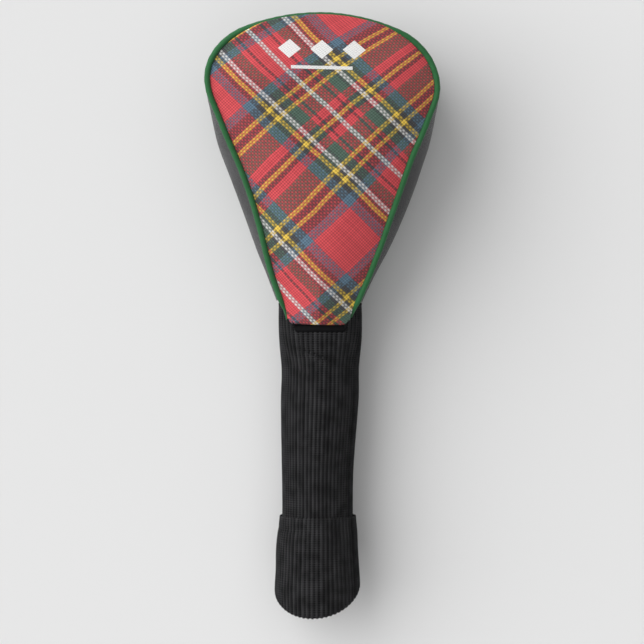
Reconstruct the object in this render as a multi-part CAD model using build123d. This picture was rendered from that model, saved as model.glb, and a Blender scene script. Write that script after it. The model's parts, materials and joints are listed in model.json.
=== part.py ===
"""Driver head cover: a padded shell with a woven front panel, and a ribbed knit sock.

The cover lies on its back panel. +Y points to the crown end of the shell, -Y to the open end
of the sock, +X to the right of the front panel, +Z up through the front panel. The origin is
the middle of the footprint, on the surface that the cover lies on. Millimetres.

The shell is drawn with its mouth at Y = 0, and everything is centred on the origin at the end.
"""

import os
from math import atan2, cos, degrees, radians, sin, sqrt

from build123d import *

# ---- front and back panels: the pear outline, along the panel from the mouth ----
panel_length = 173.3        # mouth to crown
half_width = 61.2           # at the shoulder
crown_radius = 111.0        # flat arc across the crown
shoulder_radius = 30.0      # round corner between crown and flank
flank_angle = 19.5          # each flank leans in towards the mouth by this much
neck_half_width = 20.2      # where the flank turns into the throat
neck_rise = 15.0            # how far above the mouth that is
mouth_half_width = 16.8
skirt = 12.0                # the forms run on past the mouth by this much and are trimmed

# ---- shell: depth and padding ----
front_tilt = 12.1           # slope of the front seam, rising to the crown, in degrees
front_seam_z = 45.5         # height of the front seam at the mouth
back_seam_z = 9.0           # height of the back seam
gusset_swell = (4.2, 5.5, 5.8, 8.6)   # gusset beyond the seam at crown, shoulder, neck, mouth
front_rise = 9.0            # how far the front panel stands up from its seam
# Sections of the two rounded faces: share of the face's height, how far inside its seam the
# section lies at the crown and flanks, the same at the neck and mouth, share of a layer's inset.
front_sections = ((0.47, 4.5, 2.5, 1.0), (0.82, 12.0, 5.0, 1.0), (1.0, 22.0, 8.0, 0.4))
back_sections = ((0.55, 2.6, 1.6, 1.0), (1.0, 9.0, 5.0, 0.5))

# ---- wall layers, from outside in ----
skin = 1.4                  # woven face or leatherette
foam = 3.4                  # padding
fleece = 1.6                # lining
elastic = 1.2               # elastic band inside the mouth, and another in the cuff
elastic_width = 8.0
elastic_start = 3.0         # distance of the band from the mouth
binding_width = 5.0         # bound edge between the shell and the sock

# ---- piping ----
piping_radius = 1.7
piping_wall = 0.5
flange_width = 6.0
flange_thickness = 0.8

# ---- sock, measured from the mouth along its straight centreline ----
cuff_radius = 24.5          # the cuff rests on the surface, so this is also the axis height
knit = 1.5                  # thickness of the ribbed knit
fleece_tube = 1.0           # thickness of the sock's lining
running = 0.3               # gap between knit pieces that move on each other
bend_angle = 28.0           # each bend of the sock, either way, in degrees
ball_above = 6.0            # the ball of a bend runs on past that range inside the section above
ball_below = 1.5            # and below it, both in degrees
collar_radius = 23.9
neck_bend_at = 16.0         # centre of the first bend, where the collar ends
upper_radius = 22.6
sway_at = 62.0              # centre of the second bend, where the upper section ends
lower_radius = 21.0
lower_end = 128.0           # hidden end of the lower section, inside the cuff
cuff_start = 118.0
sock_length = 167.2         # mouth to the front lip of the hem
hem_drop = 14.3             # the hem slants: front lip this much below its sides
hem_setback = 2.0           # the cuff's lining stops short of the hem
band_start = 8.0            # the cuff's elastic, below the top of the cuff

axis_z = cuff_radius
lining_play = 1.2           # length left free at the ends of the linings
wall = skin + foam + fleece
far = 400.0


def seam_plane(height, tilt):
    """A seam's plane: at this height at the mouth, rising by tilt towards the crown."""
    normal = Vector(0, 0, 1).rotate(Axis.X, tilt)
    return Plane(origin=(0, 0, height), x_dir=(1, 0, 0), z_dir=normal)


front_plane = seam_plane(front_seam_z, front_tilt)
back_plane = seam_plane(back_seam_z, 0)
middle_plane = seam_plane((front_seam_z + back_seam_z) / 2, front_tilt / 2)


# ---- shell ----


def half_outline(crown_grow, side_grow, neck_grow, mouth_grow):
    """The right half of the pear outline, from the crown down to the end of the skirt."""
    top = panel_length + crown_grow
    crown = crown_radius + crown_grow
    corner = shoulder_radius + side_grow
    centre_x = half_width - shoulder_radius
    crown_centre = Vector(0, top - crown)
    centre = crown_centre + Vector(centre_x, sqrt((crown - corner) ** 2 - centre_x**2))
    join_way = (centre - crown_centre).normalized()
    flank_way = Vector(1, 0).rotate(Axis.Z, -flank_angle)
    shoulder_way = (join_way + flank_way).normalized()

    apex = Vector(0, top)
    join = crown_centre + join_way * crown
    flank_start = centre + flank_way * corner
    neck = Vector(neck_half_width + neck_grow, neck_rise)
    mouth = Vector(mouth_half_width + mouth_grow, 0)
    crown_way = (Vector(0, 1) + join_way).normalized()

    flank = TangentArc(flank_start, neck, tangent=flank_way.rotate(Axis.Z, -90))
    return [
        ThreePointArc(apex, crown_centre + crown_way * crown, join),
        ThreePointArc(join, centre + shoulder_way * corner, flank_start),
        flank,
        TangentArc(neck, mouth, tangent=flank % 1),
        Line(mouth, mouth - Vector(0, skirt)),
    ]


def outline(plane, swell, inset):
    """The closed pear outline as a face. swell grows it at crown, shoulder, neck and mouth."""
    right = half_outline(*[grow - inset for grow in swell])
    left = [edge.mirror(Plane.YZ) for edge in right]
    foot = Line(left[-1] @ 1, right[-1] @ 1)
    return plane * make_face([*right, foot, *left])


def face_outlines(plane, height, sections, inset):
    """The outlines of a rounded face, from its seam out to its flat middle."""
    outlines = [outline(plane, (0, 0, 0, 0), inset)]
    for share, side, end, inset_share in sections:
        swell = (-side, -side, -end, -end)
        outlines.append(outline(plane.offset(share * height), swell, inset_share * inset))
    return outlines


def form(inset):
    """The whole shell as a solid, moved inwards by inset: back, gusset and domed front."""
    front = face_outlines(front_plane, front_rise - inset, front_sections, inset)
    back = face_outlines(back_plane, inset - back_seam_z, back_sections, inset)
    gusset = loft([back[0], outline(middle_plane, gusset_swell, inset), front[0]])
    return loft(back[::-1]) + gusset + loft(front)


def over(plane, height):
    """Everything further than height over a plane."""
    block = Box(far, far, far, align=(Align.CENTER, Align.CENTER, Align.MIN))
    return plane * Pos(0, 0, height) * block


def across(low, high):
    """Everything between two distances from the mouth, towards the crown."""
    block = Box(far, high - low, far, align=(Align.CENTER, Align.MIN, Align.CENTER))
    return Pos(0, low, 0) * block


def piping(plane):
    """A piping: the wrapped cover with its sewn flange, the cord in it, and both as one tube."""
    right = half_outline(piping_radius, piping_radius, piping_radius, piping_radius)[:-1]
    path = plane * Wire([*right, *[edge.mirror(Plane.YZ) for edge in right]])
    start = Plane(origin=path @ 0, x_dir=plane.z_dir, z_dir=path % 0)
    inward = 1 if start.to_local_coords(plane.origin + plane.y_dir * neck_rise).Y > 0 else -1
    core = piping_radius - piping_wall
    reach = piping_radius - piping_wall / 2
    flange = Pos(0, inward * (reach + flange_width / 2)) * Rectangle(flange_thickness, flange_width)
    cover = sweep(start * (Circle(piping_radius) - Circle(core) + flange), path=path)
    cord = sweep(start * Circle(core), path=path)
    tube = sweep(start * Circle(piping_radius), path=path)
    above_mouth = across(0, far)
    return cover & above_mouth, cord & above_mouth, tube


def shell_layers():
    """The wall, layer by layer, cut along the seams into front, back and two gussets."""
    half_flange = flange_thickness / 2
    front_zone = over(front_plane, half_flange) & across(0, far)
    back_zone = across(0, far) - over(back_plane, -half_flange)
    side_zone = across(0, far) & over(back_plane, half_flange) - over(front_plane, -half_flange)
    left = Box(far, 2 * far, far, align=(Align.MAX, Align.CENTER, Align.CENTER))
    right = Box(far, 2 * far, far, align=(Align.MIN, Align.CENTER, Align.CENTER))
    zones = {
        "front_panel": front_zone,
        "back_panel": back_zone,
        "left_gusset": side_zone & left,
        "right_gusset": side_zone & right,
    }
    insets = {"": (0, skin), "_foam": (skin, skin + foam), "_lining": (skin + foam, wall)}
    forms = {inset: form(inset) for inset in (0, skin, skin + foam, wall)}
    nodes = {}
    for ending, (outer, inner) in insets.items():
        layer = forms[outer] - forms[inner]
        for name, zone in zones.items():
            nodes[name + ending] = layer & zone
    binding = (forms[0] + along_sock(Cylinder(cuff_radius, far))) & across(-binding_width, 0)
    band = (forms[wall] - form(wall + elastic)) & across(elastic_start, elastic_start + elastic_width)
    nodes["mouth_binding"] = binding - along_sock(Cylinder(collar_radius, far))
    nodes["mouth_elastic"] = band
    return nodes


def shell():
    """The layers and both pipings, with room in the gussets for the pipings' tubes."""
    nodes = shell_layers()
    for side, plane in (("front", front_plane), ("back", back_plane)):
        cover, cord, tube = piping(plane)
        nodes[f"{side}_piping_cover"] = cover
        nodes[f"{side}_piping_cord"] = cord
        for name in ("left_gusset", "right_gusset", "front_panel", "back_panel"):
            nodes[name] = nodes[name] - tube
    return nodes


# ---- sock ----


def along_sock(solid):
    """A solid made about the Z axis, laid along the sock's centreline with Z to the hem."""
    return Pos(0, 0, axis_z) * Rot(90, 0, 0) * solid


def tube(outer, inner, start, end):
    """A plain tube between two distances from the mouth."""
    ring = Circle(outer) - Circle(inner)
    return along_sock(Pos(0, 0, start) * extrude(ring, end - start))


def turned(edges):
    """A closed profile of (radius, distance) turned round the sock's centreline."""
    face = Plane.XZ * make_face(edges)
    return along_sock(revolve(face, Axis.Z))


def on_ball(radius, centre, latitude):
    """The profile point on a ball at a latitude, counted towards the mouth, in degrees."""
    angle = radians(latitude)
    return Vector(radius * cos(angle), centre - radius * sin(angle))


def knit_section(ball, centre, lip, radius, end):
    """A knit tube whose top is a zone of a ball, which turns inside the section above it.

    lip is the outer radius of the section above. The narrow stretch below the ball is as long
    as that lip needs at the end of the bend.
    """
    top = bend_angle + ball_above
    low = -bend_angle - ball_below
    groove_end = centre + lip * sin(radians(bend_angle)) + knit
    flare = knit
    outer_low = on_ball(ball, centre, low)
    inner_low = on_ball(ball - knit, centre, low)
    outer_end = Vector(radius, groove_end + flare)
    inner_end = Vector(radius - knit, groove_end + flare + knit)
    return turned([
        ThreePointArc(on_ball(ball, centre, top), on_ball(ball, centre, 0), outer_low),
        Polyline(outer_low, (outer_low.X, groove_end), outer_end, (radius, end)),
        Line((radius, end), (radius - knit, end)),
        Polyline((radius - knit, end), inner_end, (inner_low.X, groove_end + knit), inner_low),
        ThreePointArc(inner_low, on_ball(ball - knit, centre, 0), on_ball(ball - knit, centre, top)),
        Line(on_ball(ball - knit, centre, top), on_ball(ball, centre, top)),
    ]), inner_end.Y


def past_hem(setback):
    """Everything beyond the slanted hem, whose front lip hangs lowest, less a setback."""
    lean = degrees(atan2(hem_drop, cuff_radius))
    plane = Plane(
        origin=(0, 0, sock_length - hem_drop),
        x_dir=(1, 0, 0),
        z_dir=Vector(0, 0, 1).rotate(Axis.X, lean),
    )
    return along_sock(over(plane, -setback))


def cuff():
    """The turned-up cuff: outer knit, lining, and the elastic band sewn in between them."""
    bore = lower_radius + running
    inside = cuff_radius - knit
    band_end = cuff_start + band_start + elastic_width
    band = tube(inside, inside - elastic, cuff_start + band_start, band_end)
    lining = tube(inside, bore, cuff_start + lining_play, sock_length)
    return {
        "cuff": tube(cuff_radius, inside, cuff_start, sock_length) - past_hem(0),
        "cuff_lining": lining - past_hem(hem_setback) - band,
        "cuff_elastic": band,
    }


def sock():
    """The collar, the two knit sections that bend, and the cuff."""
    upper, upper_clear = knit_section(
        collar_radius - knit - running, neck_bend_at, collar_radius, upper_radius, sway_at)
    lower, lower_clear = knit_section(
        upper_radius - knit - running, sway_at, upper_radius, lower_radius, lower_end)
    upper_bore = upper_radius - knit
    lower_bore = lower_radius - knit
    reach = upper_bore * sin(radians(bend_angle + ball_above)) + lining_play
    return {
        "sock_collar": tube(collar_radius, collar_radius - knit, 0, neck_bend_at),
        "sock_upper": upper,
        "sock_upper_lining": tube(upper_bore, upper_bore - fleece_tube, upper_clear, sway_at - reach),
        "sock_lower": lower,
        "sock_lower_lining": tube(lower_bore, lower_bore - fleece_tube, lower_clear, lower_end - lining_play),
    } | cuff()


def main():
    nodes = shell() | sock()
    boxes = [part.bounding_box() for part in nodes.values()]
    middle = (max(box.max.Y for box in boxes) + min(box.min.Y for box in boxes)) / 2
    os.makedirs("parts", exist_ok=True)
    for name, part in nodes.items():
        export_step(Pos(0, -middle, 0) * part, f"parts/{name}.step")


main()
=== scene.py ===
import json
from functools import partial, reduce
from math import acos, atan2, cos, degrees, pi, radians, sin, sqrt

import bmesh
import bpy
import numpy as np
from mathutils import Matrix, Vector
from numpy.linalg import norm


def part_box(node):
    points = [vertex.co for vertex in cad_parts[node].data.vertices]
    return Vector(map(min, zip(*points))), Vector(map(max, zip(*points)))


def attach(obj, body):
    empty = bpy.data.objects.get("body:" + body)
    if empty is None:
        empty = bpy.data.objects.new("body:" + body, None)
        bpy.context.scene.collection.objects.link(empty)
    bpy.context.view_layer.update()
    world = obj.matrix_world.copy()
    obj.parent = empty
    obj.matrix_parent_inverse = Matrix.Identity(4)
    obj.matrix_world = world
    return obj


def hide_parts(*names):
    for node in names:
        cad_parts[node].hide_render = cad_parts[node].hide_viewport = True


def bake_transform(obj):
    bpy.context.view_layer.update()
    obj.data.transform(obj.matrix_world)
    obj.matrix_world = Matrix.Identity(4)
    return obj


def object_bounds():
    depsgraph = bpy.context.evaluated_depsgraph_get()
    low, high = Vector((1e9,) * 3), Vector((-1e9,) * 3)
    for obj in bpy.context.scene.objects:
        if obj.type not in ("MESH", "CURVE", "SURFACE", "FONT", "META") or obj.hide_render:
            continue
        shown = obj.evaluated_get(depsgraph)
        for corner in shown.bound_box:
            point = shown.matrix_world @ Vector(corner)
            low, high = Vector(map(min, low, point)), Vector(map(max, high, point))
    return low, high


scene = bpy.context.scene
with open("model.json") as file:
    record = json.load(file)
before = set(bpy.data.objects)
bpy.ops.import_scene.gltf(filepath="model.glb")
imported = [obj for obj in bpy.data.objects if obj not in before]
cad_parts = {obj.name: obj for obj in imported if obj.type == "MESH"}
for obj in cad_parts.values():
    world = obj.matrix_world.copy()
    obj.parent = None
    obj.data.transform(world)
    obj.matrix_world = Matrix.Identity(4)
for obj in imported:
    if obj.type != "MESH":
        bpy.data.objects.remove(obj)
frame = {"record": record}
cad_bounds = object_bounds()

# Shapes are worked out in millimetres, in the frame's axes. Along the shell, v is the distance
# from the mouth towards the crown. Along the sock, d is the distance from the mouth to the hem.
MM = 1000.0


def box_mm(node):
    """A frame node's lowest and highest corners, in millimetres."""
    low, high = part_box(node)
    return np.array(low) * MM, np.array(high) * MM


def joint(name):
    """A joint of the frame's record."""
    return {row["name"]: row for row in frame["record"]["behaviour"]["joints"]}[name]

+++

Set task: All lines above from the one containing "middle = (max(box.max.Y" to the one containing "scene = bpy.context.scene" must be repeated exactly, both lines included, and no others.

Result of this exercise:
    middle = (max(box.max.Y for box in boxes) + min(box.min.Y for box in boxes)) / 2
    os.makedirs("parts", exist_ok=True)
    for name, part in nodes.items():
        export_step(Pos(0, -middle, 0) * part, f"parts/{name}.step")


main()
=== scene.py ===
import json
from functools import partial, reduce
from math import acos, atan2, cos, degrees, pi, radians, sin, sqrt

import bmesh
import bpy
import numpy as np
from mathutils import Matrix, Vector
from numpy.linalg import norm


def part_box(node):
    points = [vertex.co for vertex in cad_parts[node].data.vertices]
    return Vector(map(min, zip(*points))), Vector(map(max, zip(*points)))


def attach(obj, body):
    empty = bpy.data.objects.get("body:" + body)
    if empty is None:
        empty = bpy.data.objects.new("body:" + body, None)
        bpy.context.scene.collection.objects.link(empty)
    bpy.context.view_layer.update()
    world = obj.matrix_world.copy()
    obj.parent = empty
    obj.matrix_parent_inverse = Matrix.Identity(4)
    obj.matrix_world = world
    return obj


def hide_parts(*names):
    for node in names:
        cad_parts[node].hide_render = cad_parts[node].hide_viewport = True


def bake_transform(obj):
    bpy.context.view_layer.update()
    obj.data.transform(obj.matrix_world)
    obj.matrix_world = Matrix.Identity(4)
    return obj


def object_bounds():
    depsgraph = bpy.context.evaluated_depsgraph_get()
    low, high = Vector((1e9,) * 3), Vector((-1e9,) * 3)
    for obj in bpy.context.scene.objects:
        if obj.type not in ("MESH", "CURVE", "SURFACE", "FONT", "META") or obj.hide_render:
            continue
        shown = obj.evaluated_get(depsgraph)
        for corner in shown.bound_box:
            point = shown.matrix_world @ Vector(corner)
            low, high = Vector(map(min, low, point)), Vector(map(max, high, point))
    return low, high


scene = bpy.context.scene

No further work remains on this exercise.